In this paper, we formulate the multi-agent graph bandit problem as a multi-agent extension of the graph bandit problem introduced by Zhang, Johansson, and Li [CISS 57, 1-6 (2023)]. In our formulation, $N$ cooperative agents travel on a connected graph $G$ with $K$ nodes. Upon arrival at each node, agents observe a random reward drawn from a node-dependent probability distribution. The reward of the system is modeled as a weighted sum of the rewards the agents observe, where the weights capture some transformation of the reward associated with multiple agents sampling the same node at the same time. We propose an Upper Confidence Bound (UCB)-based learning algorithm, Multi-G-UCB, and prove that its expected regret over $T$ steps is bounded by $O(\gamma N\log(T)[\sqrt{KT} + DK])$, where $D$ is the diameter of graph $G$ and $\gamma$ a boundedness parameter associated with the weight functions. Lastly, we numerically test our algorithm by comparing it to alternative methods.
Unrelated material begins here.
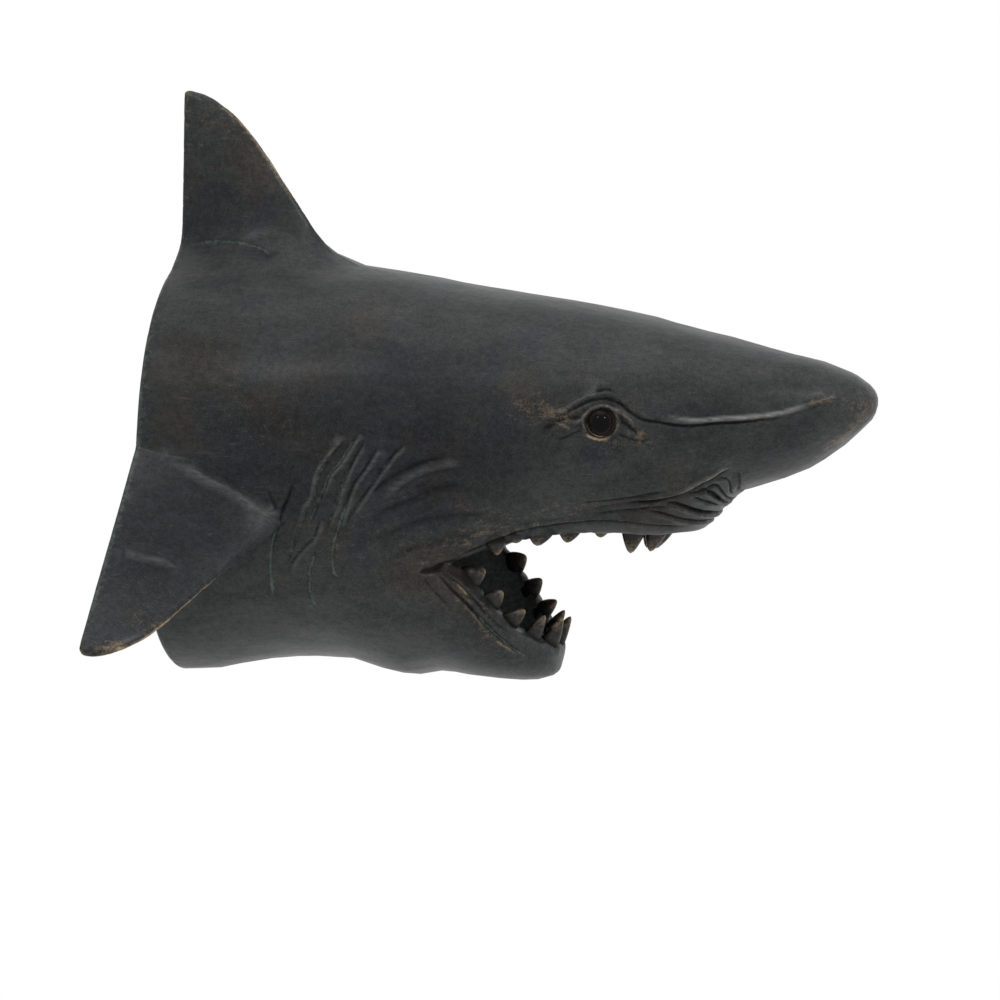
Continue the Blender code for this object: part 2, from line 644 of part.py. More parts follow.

翻译：本文将以Zhang、Johansson和Li [CISS 57, 1-6 (2023)]提出的图赌博机问题为基础，将其推广为多智能体协作图赌博机问题。在该问题中，N个协作智能体在一个具有K个节点的连通图G上游走。每当智能体到达某个节点时，它们会观察到由节点相关的概率分布所生成的随机奖励。系统的奖励被建模为各智能体观测奖励的加权和，其中权重函数刻画了多个智能体同时采样同一节点时奖励的某种变换。我们提出了一种基于上置信界（UCB）的学习算法Multi-G-UCB，并证明其在T步内的期望遗憾值上界为O(γN log(T)[√(KT) + DK])，其中D为图G的直径，γ为与权重函数相关的有界性参数。最后，我们通过将算法与替代方法进行数值对比来验证其性能。